Are you a Me Too person? I’m a Me Too person. I like to be included in things, whether I get thee by my own merit or gate jump my way in. Being Meta is all about the act of Me Too. At the risk of being self-referential, I love the idea of acting Meta. Not just blogging about blogs, or sending out tweets about Twitter, but the whole concept implied by meta itself. Perhaps I should explain what meta is, first, then maybe you’ll see the appeal.
As it applies on the web, and more recently on blogs and other applications, meta data consists of anything attached to a slice of real content – a blog post, a tweet, a picture you post on Facebook or Flickr – that is not actually the content itself. Tags, locations, author names, just about anything you can imagine pertaining to the content itself, can be made into metadata. If you’ve ever watched the news and seen the banners and tickers on the bottom – guess what? You’re looking at CNN’s metadata for the news you’re watching! What counts is less what people add to content as metadata. What counts, in the end, is what gets done with this extra information.

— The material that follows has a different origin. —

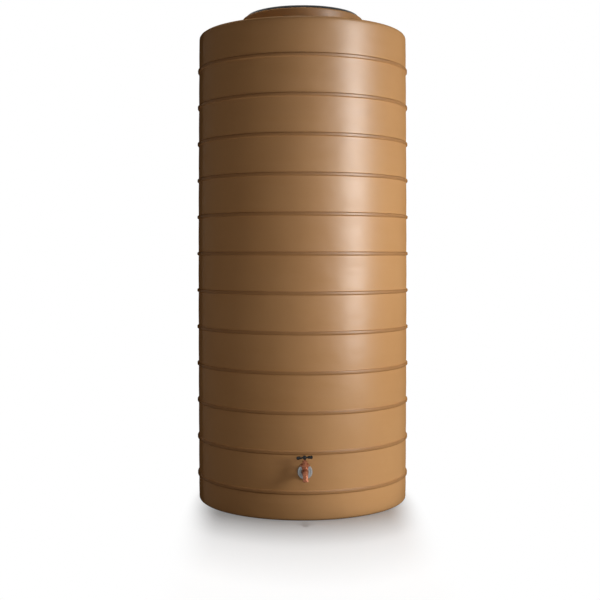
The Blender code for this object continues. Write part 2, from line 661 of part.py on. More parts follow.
def make_headpiece():
    corner = BONNET_FLATS / 2 / math.cos(math.pi / 6)
    thread_bore = SPINDLE_THREAD_RADIUS + RUNNING_GAP
    spigot = CHAMBER_BORE - THREAD_FIT
    bonnet = turned(
        "tap_bonnet",
        [(BONNET_NECK_RADIUS, BONNET_TOP), (BONNET_NECK_RADIUS, BONNET_CONE_TOP),
         (BONNET_CONE_TOP_RADIUS, BONNET_CONE_TOP), (BONNET_FLATS / 2, BONNET_HEX_TOP + HEX_CHAMFER_DROP / 2),
         (corner, BONNET_HEX_TOP - HEX_CHAMFER_DROP / 2), (corner, BONNET_LOW), (spigot, BONNET_LOW),
         (spigot, BONNET_LOW - BONNET_SPIGOT), (thread_bore, BONNET_LOW - BONNET_SPIGOT),
         (thread_bore, POCKET_FLOOR - THREAD_TOP_CLEARANCE),
         (SPINDLE_STEM_RADIUS + RUNNING_GAP, POCKET_FLOOR - THREAD_TOP_CLEARANCE),
         (SPINDLE_STEM_RADIUS + RUNNING_GAP, POCKET_FLOOR),
         (POCKET_RADIUS, POCKET_FLOOR), (POCKET_RADIUS, BONNET_TOP)],
        TAP_STEPS, "gunmetal", SPINDLE, closed=True)
    combine(bonnet, "INTERSECT",
            hex_prism("bonnet_flats", BONNET_FLATS, BONNET_LOW - BONNET_SPIGOT - PAST, BONNET_TOP + PAST,
                      SPINDLE))
    ring("bonnet_washer", BODY_LIP_RADIUS, CHAMBER_BORE + GAP, BODY_TOP + GAP, BONNET_LOW - GAP,
         TAP_STEPS, "fibre", SPINDLE)
    packing_low = POCKET_FLOOR + GAP
    ring("gland_packing", POCKET_RADIUS - GAP, SPINDLE_STEM_RADIUS + RUNNING_GAP, packing_low,
         packing_low + PACKING, SMALL_STEPS, "tap_rubber", SPINDLE)
    make_gland_nut(packing_low + PACKING + GAP)


def make_gland_nut(follower_low):
    """Cap over the bonnet's neck, with a follower that presses on the packing."""
    corner = GLAND_FLATS / 2 / math.cos(math.pi / 6)
    cap_bore = BONNET_NECK_RADIUS + THREAD_FIT
    roof_low = max(GLAND_TOP - GLAND_ROOF, BONNET_TOP + GAP)
    follower = POCKET_RADIUS - GAP
    stem_bore = SPINDLE_STEM_RADIUS + RUNNING_GAP
    nut = turned("gland_nut",
                 [(stem_bore, GLAND_TOP), (GLAND_FLATS / 2 - GLAND_TOP_INSET, GLAND_TOP),
                  (corner, GLAND_TOP - HEX_CHAMFER_DROP), (corner, GLAND_LOW), (cap_bore, GLAND_LOW),
                  (cap_bore, roof_low), (follower, roof_low), (follower, follower_low),
                  (stem_bore, follower_low)],
                 TAP_STEPS, "gunmetal", SPINDLE, closed=True)
    combine(nut, "INTERSECT",
            hex_prism("gland_flats", GLAND_FLATS, GLAND_LOW - PAST, GLAND_TOP + PAST, SPINDLE))


WASHER_LOW = CHAMBER_FLOOR + GAP
JUMPER_LOW = WASHER_LOW + WASHER_THICKNESS + GAP
JUMPER_TOP = JUMPER_LOW + JUMPER_DISC
SPINDLE_LOW = JUMPER_TOP + GAP
HUB_LOW = GLAND_TOP + HUB_CLEARANCE
HUB_MIDDLE = HUB_LOW + HUB_HEIGHT / 2
SPINDLE_TOP = HUB_MIDDLE + HUB_WALL_ABOVE_SPINDLE


def make_valve():
    """Loose jumper with its washer, which rises with the spindle but doesn't turn."""
    nut_high = WASHER_LOW - GAP
    nut_low = nut_high - JUMPER_NUT
    stud_low = nut_low - JUMPER_STUD_PAST_NUT
    turned("jumper_valve",
           [(0, JUMPER_TOP + JUMPER_STEM), (JUMPER_STEM_RADIUS, JUMPER_TOP + JUMPER_STEM),
            (JUMPER_STEM_RADIUS, JUMPER_TOP), (JUMPER_RADIUS, JUMPER_TOP), (JUMPER_RADIUS, JUMPER_LOW),
            (JUMPER_STUD_RADIUS, JUMPER_LOW), (JUMPER_STUD_RADIUS, stud_low), (0, stud_low)],
           SMALL_STEPS, "gunmetal", SPINDLE)
    ring("tap_washer", JUMPER_RADIUS, JUMPER_STUD_RADIUS + GAP, WASHER_LOW, WASHER_LOW + WASHER_THICKNESS,
         SMALL_STEPS, "tap_rubber", SPINDLE)
    nut = ring("jumper_nut", JUMPER_NUT_RADIUS, JUMPER_STUD_RADIUS + THREAD_FIT, nut_low, nut_high,
               SMALL_STEPS, "gunmetal", SPINDLE)
    combine(nut, "INTERSECT",
            hex_prism("jumper_nut_flats", JUMPER_NUT_FLATS, nut_low - PAST, nut_high + PAST, SPINDLE))


def make_spindle():
    thread_top = POCKET_FLOOR - 2 * THREAD_TOP_CLEARANCE - LIFT
    socket = JUMPER_STEM_RADIUS + RUNNING_GAP
    socket_top = JUMPER_TOP + JUMPER_STEM + GAP
    screw_bore = SCREW_SHANK_RADIUS + THREAD_FIT
    screw_end = SPINDLE_TOP - SCREW_SHANK
    spindle = turned("tap_spindle",
                     [(0, SPINDLE_TOP), (SPINDLE_END_RADIUS, SPINDLE_TOP), (SPINDLE_END_RADIUS, HUB_LOW - GAP),
                      (SPINDLE_STEM_RADIUS, HUB_LOW - GAP), (SPINDLE_STEM_RADIUS, thread_top),
                      (SPINDLE_THREAD_RADIUS, thread_top - SPINDLE_THREAD_CHAMFER),
                      (SPINDLE_THREAD_RADIUS, SPINDLE_LOW),
                      (0, SPINDLE_LOW)],
                     TAP_STEPS, "gunmetal", SPINDLE)
    combine(spindle, "DIFFERENCE",
            drill("jumper_socket", [(socket, socket_top, SPINDLE_LOW - PAST)], SMALL_STEPS, SPINDLE),
            drill("screw_bore", [(screw_bore, SPINDLE_TOP + PAST, screw_end)], SMALL_STEPS, SPINDLE))


def handle_arm_profile():
    """Both arms as one turned bar: round ends, a swelling behind each and a thin waist."""
    half = HANDLE_LENGTH / 2
    end_middle = half - HANDLE_END_ROUND
    points = []
    for angle in (90, 50, 15):
        turn = math.radians(angle)
        points.append((HANDLE_END_RADIUS * math.cos(turn), end_middle + HANDLE_END_ROUND * math.sin(turn)))
    swelling = HANDLE_END_RADIUS - HANDLE_WAIST_RADIUS
    for share in (0.2, 0.55, 1.0):
        radius = HANDLE_WAIST_RADIUS + swelling * math.cos(share * math.pi / 2) ** 2
        points.append((radius, end_middle - share * (end_middle - HANDLE_WAIST_START)))
    return points + [(radius, -height) for radius, height in reversed(points)]


def make_handle():
    hub_top = HUB_LOW + HUB_HEIGHT
    hub = []
    for angle in (90, 64, 38, 13, -13, -38, -64, -90):
        turn = math.radians(angle)
        hub.append((HUB_WIDTH / 2 * math.cos(turn), HUB_MIDDLE + HUB_HEIGHT / 2 * math.sin(turn)))
    hub[0] = (0, hub_top)
    hub[-1] = (0, HUB_LOW)
    handle = turned("tee_handle", hub, TAP_STEPS, "handle_plastic", HANDLE)
    arms = turned("handle_arms", handle_arm_profile(), SMALL_STEPS, parent=ARMS)
    head_seat = SPINDLE_TOP + HUB_WALL_ABOVE_SPINDLE
    combine(handle, "UNION", arms)
    combine(handle, "DIFFERENCE",
            drill("spindle_socket", [(SCREW_HEAD_RADIUS + GAP, hub_top + PAST, head_seat),
                                     (SCREW_SHANK_RADIUS + THREAD_FIT, head_seat, SPINDLE_TOP + GAP),
                                     (SPINDLE_END_RADIUS + THREAD_FIT, SPINDLE_TOP + GAP, HUB_LOW - PAST)],
                  SMALL_STEPS, HANDLE))
    make_handle_screw(head_seat + GAP)


def make_handle_screw(head_low):
    head_top = head_low + SCREW_HEAD
    shank_low = SPINDLE_TOP - SCREW_SHANK + GAP
    screw = turned("handle_screw",
                   [(0, head_top), (SCREW_HEAD_RADIUS - SCREW_HEAD_ROUND, head_top),
                    (SCREW_HEAD_RADIUS, head_top - SCREW_HEAD_ROUND), (SCREW_HEAD_RADIUS, head_low),
                    (SCREW_SHANK_RADIUS, head_low), (SCREW_SHANK_RADIUS, shank_low), (0, shank_low)],
                   SMALL_STEPS, "screw_steel", HANDLE)
    combine(screw, "DIFFERENCE",
            block("screw_slot", (2 * (SCREW_HEAD_RADIUS + PAST), SCREW_SLOT_WIDTH, 2 * SCREW_SLOT_DEPTH),
                  (0, 0, head_top), HANDLE))


# Frames of the fittings, then the pieces

QUARTER = math.pi / 2
OUTLET = add_frame("outlet_axis", (0, -wall_radius(OUTLET_HEIGHT) - BOSS_PROUD, OUTLET_HEIGHT), (QUARTER, 0, 0))
OVERFLOW = add_frame("overflow_axis", (0, wall_radius(OVERFLOW_HEIGHT) + BOSS_PROUD, OVERFLOW_HEIGHT),
                     (-QUARTER, 0, 0))
TAP = add_frame("tap_lean", (0, 0, connector_face() + TAP_REACH), (0, 0, TAP_LEAN), OUTLET)
SPINDLE = add_frame("spindle_axis", (0, 0, 0), (-QUARTER, 0, 0), TAP)
MOUTH = add_frame("spout_mouth_axis", (0, -SPOUT_REACH, 0), (0, 0, 0), SPINDLE)
HANDLE = add_frame("handle_turn", (0, 0, 0), (0, 0, HANDLE_TURN), SPINDLE)
ARMS = add_frame("handle_arm_axis", (0, 0, HUB_MIDDLE), (0, QUARTER, 0), HANDLE)

make_shell()
make_lid()
make_outlet()
make_overflow()
cut_waterway(tap_casting())
make_headpiece()
make_valve()
make_spindle()
make_handle()
bpy.context.view_layer.update()
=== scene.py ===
"""Looks of the slimline water tank: fine meshes over the CAD frame, materials, studio and camera.

Metres, in the frame of the CAD model: origin at the centre of the floor, +Z up, tap towards -Y.
"""
import math

import bmesh
import bpy
from mathutils import Matrix, Vector


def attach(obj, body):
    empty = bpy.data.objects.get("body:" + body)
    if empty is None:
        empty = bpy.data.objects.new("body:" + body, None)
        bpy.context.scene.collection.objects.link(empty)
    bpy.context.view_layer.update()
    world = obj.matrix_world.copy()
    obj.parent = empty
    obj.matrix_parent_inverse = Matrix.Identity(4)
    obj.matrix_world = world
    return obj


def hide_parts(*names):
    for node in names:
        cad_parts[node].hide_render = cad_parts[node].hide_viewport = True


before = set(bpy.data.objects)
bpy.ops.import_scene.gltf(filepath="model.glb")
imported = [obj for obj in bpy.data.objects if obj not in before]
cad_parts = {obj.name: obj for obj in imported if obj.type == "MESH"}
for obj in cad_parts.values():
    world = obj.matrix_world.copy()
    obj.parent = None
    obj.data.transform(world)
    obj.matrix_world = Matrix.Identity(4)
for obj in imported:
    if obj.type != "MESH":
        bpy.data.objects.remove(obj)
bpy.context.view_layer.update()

# Vessel and lid: the CAD model's sizes, with narrower ribs that lie a little lower towards the top
WALL_RADIUS = 0.4188
WALL_BELLY = 0.0036
SHELL_WALL = 0.0045
RIB_PITCH = 0.14705
RIB_HEIGHTS = [0.104 + RIB_PITCH * index for index in range(12)]
RIB_DEPTH = 0.0053
RIB_FOOT = 0.0078        # half of the rib's width at the wall
RIB_CREST = 0.0044       # half of its width at the crest
BAND_BULGE = 0.0007      # each band's middle stands proud of a straight wall
SHOULDER_HEIGHT = 1.8655
NECK_TOP = SHOULDER_HEIGHT + 0.0705
NECK_RADIUS = 0.245
THROAT_RADIUS = 0.209
THROAT_DEPTH = 0.046
LID_UNDERSIDE = NECK_TOP + 0.0036
LID_RIM_TOP = LID_UNDERSIDE + 0.0085
LID_RADIUS = 0.2295
LID_SKIRT = 0.204
LID_SKIRT_INSIDE = 0.200
LID_SKIRT_DEPTH = 0.042
LID_DOME = 0.196
LID_DOME_RISE = 0.016
LID_HUB = 0.042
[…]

Meta data can include you in a lot of things. Some of the best examples of human metadata are business cards. We see a lot of Mr or Mrs or Ms, quite a few notes about degrees, PhDs after names, all of these bits we label ourselves with in order to create a platform on which to do our work. Metadata has been around a lot longer than the internet, but as it often does, technology has given us an appropriate, specific category into which to shove all of this extra information until it’s situationally relevant for us to pull out of our collective hats.
So what’s the big deal? How does this apply to being a me-too person? Meta is all about self-inclusion. It’s a force we often don’t recognize, at least when applying it to our community lives. Look at any of hundreds of pictures on FlickrĀ – people have tagged the hell out of them in an effort to include themselves in someone else’s work. They comment, self-referential or not, to be noticed and maybe followed back to their home bases. But that’s ok, because that’s how community starts.
When we think about metadata often we think about how we can use this stuff to our advantage. It’s very useful, including the PhD on all of your contact lists where it’s deserved, because if you’re ever looking for smart people, you know where to start. For the same reason, it’s useful to fill in all of those boxes, required or not, when you comment on people’s websites, because commenting implies you want to be found, and leaving avenues for people to find you is a good idea. It makes you available, and being available is one of the major components of playing the me-too game.
The Meta Human isn’t just a phenomenon, for most of us it’s a reality. Technology gives us a lot of tools to make ourselves available to others. Profiles, social networking, personal branding – it’s all metadata, but so many people spend so much time and effort in attempts to make their identity fit the meta thoroughly, include everything meta in everything they do. From Tweeting about taking a shower, to slapping photos of your last drunken stupor on Facebook, people are intertwining their personas with the public record by attaching all of this extra junk to their timelines.
It does a lot of damage, as well as doing a lot of good. In the end, the people who will come out on top are those who learn not just to read the content, but who know what to do with the metadata attached to it. Which pieces to ignore, which to catalogue for future use. And, more importantly, an appropriate time to call on all of this secret handshake style contextual content as the hidden key to open which secret door.
All of which begs two questions:
How are you controlling what meta gets attached to your data? (and)
What are you doing about all of the extra stuff you’re soaking in along the way?